**Exercise details**
Check each line of the listing below for the string "frame", and copy the ones that have it.

**Recorded data**
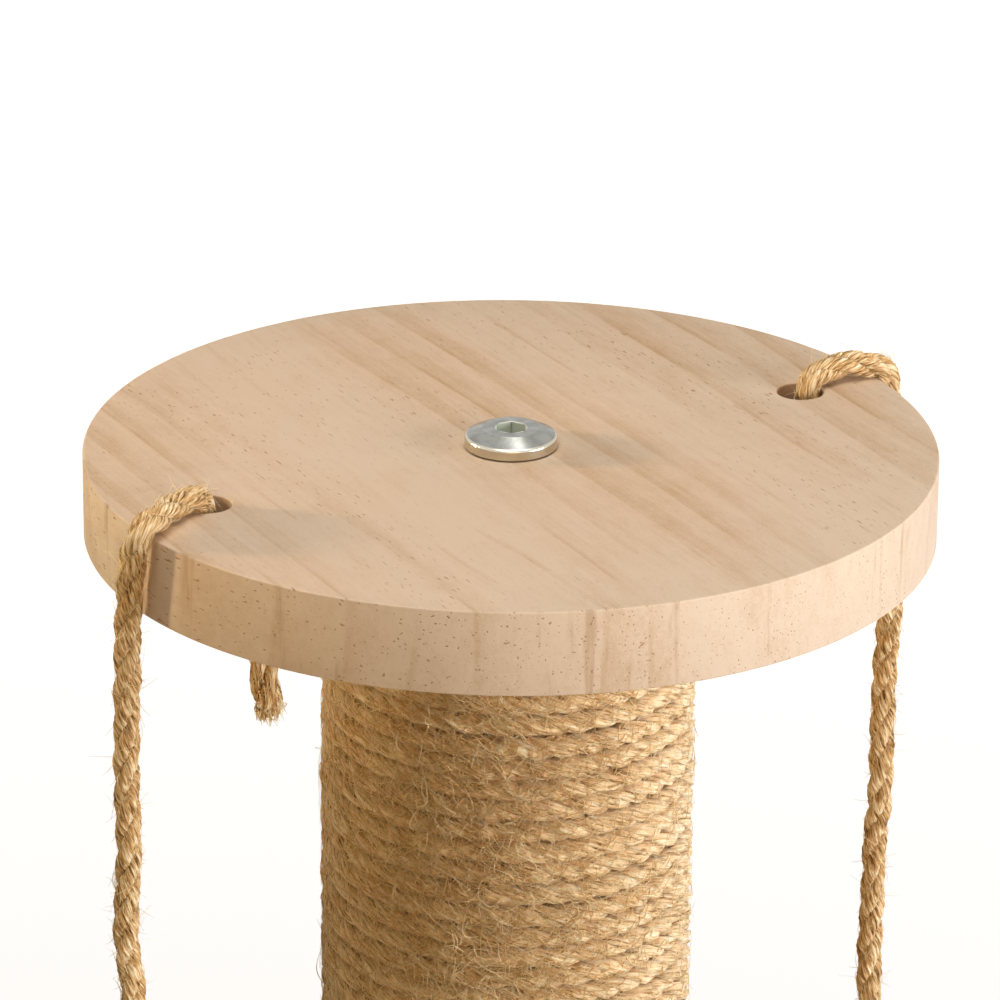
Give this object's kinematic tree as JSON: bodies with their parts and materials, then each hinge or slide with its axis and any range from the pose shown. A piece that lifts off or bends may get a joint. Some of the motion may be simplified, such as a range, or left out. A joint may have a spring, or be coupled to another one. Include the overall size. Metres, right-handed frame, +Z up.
{
  "type": "cat scratching post",
  "caption": "Free-standing cat scratching post: a round wooden base, a post wound with jute cord, and a round wooden top with rope toys that hang over its rim and swing.",
  "frame": {"origin": "on the floor, under the middle of the post", "axes": "+Z up along the post; +X from the post to the hole of the right rope; +Y towards the back"},
  "size_m": [0.35, 0.35, 0.5071],
  "materials": {
    "pine": "sanded pine, no varnish",
    "jute": "twisted jute with loose fibres",
    "zinc": "bright zinc plate",
    "paper": "raw wound paper",
    "felt": "pressed felt"
  },
  "bodies": {
    "post": {"felt_pad_1": "felt", "felt_pad_2": "felt", "felt_pad_3": "felt", "felt_pad_4": "felt", "base_plate": "pine", "base_plug": "pine", "base_insert": "zinc", "base_bolt": "zinc", "post_tube": "paper", "lower_winding": "jute", "rope_winding": "jute", "top_plug": "pine", "top_insert": "zinc", "top_bolt": "zinc", "top_disc": "pine", "right_anchor_knot": "jute", "right_rope_over_top": "jute", "left_anchor_knot": "jute", "left_rope_over_top": "jute"},
    "right_rope_bend": {"right_rope_over_rim": "jute"},
    "right_toy_rope": {"right_rope_hanging": "jute", "right_upper_knot": "jute", "right_rope_in_ball": "jute", "right_end_knot": "jute"},
    "right_ball": {"right_ball": "pine"},
    "left_rope_bend": {"left_rope_over_rim": "jute"},
    "left_toy_rope": {"left_rope_hanging": "jute", "left_upper_knot": "jute", "left_rope_in_ball": "jute", "left_end_knot": "jute"},
    "left_ball": {"left_ball": "pine"}
  },
  "joints": [
    {"name": "right_rope_side_swing", "type": "hinge", "parent": "post", "child": "right_rope_bend", "pos_m": [0.0832, 0, 0.5042], "axis": [1, 0, 0], "range_deg": [-60, 60]},
    {"name": "right_rope_in_out_swing", "type": "hinge", "parent": "right_rope_bend", "child": "right_toy_rope", "pos_m": [0.0956, 0, 0.487], "axis": [0, -1, 0], "range_deg": [-10, 75]},
    {"name": "right_ball_spin", "type": "hinge", "parent": "right_toy_rope", "child": "right_ball", "pos_m": [0.0956, 0, 0.294], "axis": [0, 0, 1], "continuous": true},
    {"name": "left_rope_side_swing", "type": "hinge", "parent": "post", "child": "left_rope_bend", "pos_m": [-0.0844, -0.0103, 0.5034], "axis": [-0.9744, -0.225, 0], "range_deg": [-60, 60]},
    {"name": "left_rope_in_out_swing", "type": "hinge", "parent": "left_rope_bend", "child": "left_toy_rope", "pos_m": [-0.09336, -0.01237, 0.487], "axis": [-0.225, 0.9744, 0], "range_deg": [-10, 75]},
    {"name": "left_ball_spin", "type": "hinge", "parent": "left_toy_rope", "child": "left_ball", "pos_m": [-0.09336, -0.01237, 0.294], "axis": [0, 0, 1], "continuous": true}
  ]
}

**Result of this task**
Give this object's kinematic tree as JSON: bodies with their parts and materials, then each hinge or slide with its axis and any range from the pose shown. A piece that lifts off or bends may get a joint. Some of the motion may be simplified, such as a range, or left out. A joint may have a spring, or be coupled to another one. Include the overall size. Metres, right-handed frame, +Z up.
  "frame": {"origin": "on the floor, under the middle of the post", "axes": "+Z up along the post; +X from the post to the hole of the right rope; +Y towards the back"},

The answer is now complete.